Another UK park, another B&M invert at the top. It’s no wonder I used to consider it one of the most consistent ride types in the world (don’t worry, just like everything else I’ve since put myself off that idea too). Inferno feels like the most complete rollercoaster package in the park, partly thanks to the quirky little pre-lift dive through the volcano but mostly just from the fact that it’s the most quality piece of hardware at Thorpe.
There’s a flow and grace to these that you’ll struggle to find anywhere else in the country and it seems to be getting more forceful as the years go by – ageing like a good cheese. Personally I’ve never been offended by the whole Nemesis branding comparison because I’m not overly attached to the original and in my eyes they’re definitely not worlds apart as an onboard experience. I view this one just for what it is and it’s a cracking coaster.

Bonus Round

My favourite ride in the park isn’t actually a rollercoaster and I wanted to give a shout out to Detonator. Whenever I spent a cheeky hour in the park it was Swarm, this, Inferno, this, leave. Buzzing.
I’m not big on flat rides but I am a sucker for drop towers. With the majority of my hobbying life now dominated by a lack of butterflies in the stomach on even the most vicious of airtime, a top tier drop tower can still have that gorgeous effect on me and this is a prime example, right on my doorstep.

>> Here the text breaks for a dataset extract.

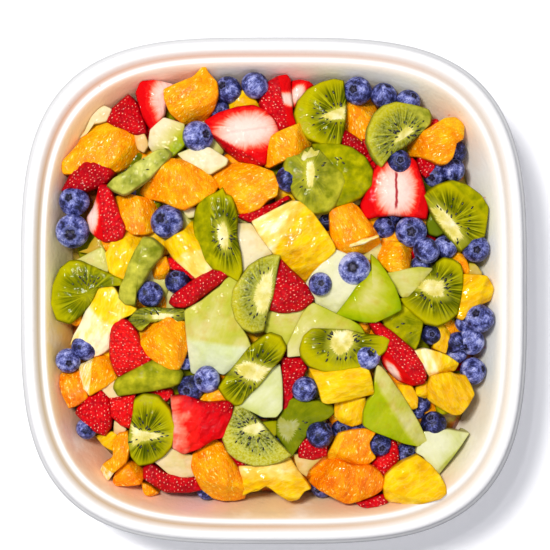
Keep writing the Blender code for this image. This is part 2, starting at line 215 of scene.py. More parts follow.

This little Fabbri absolutely destroys most of the much more significant towers I’ve ridden throughout the world. They’re all heartless, soulless and comparatively forceless. Whether Thorpe are playing the ticking time bomb soundtracks, mindgames over the microphone or running it in absolute silence it still gets my nerves going. It cheats, supposedly, it kicks the car downwards rather than leaving things to pure freefall, and that makes all the difference. Why can’t they all do that?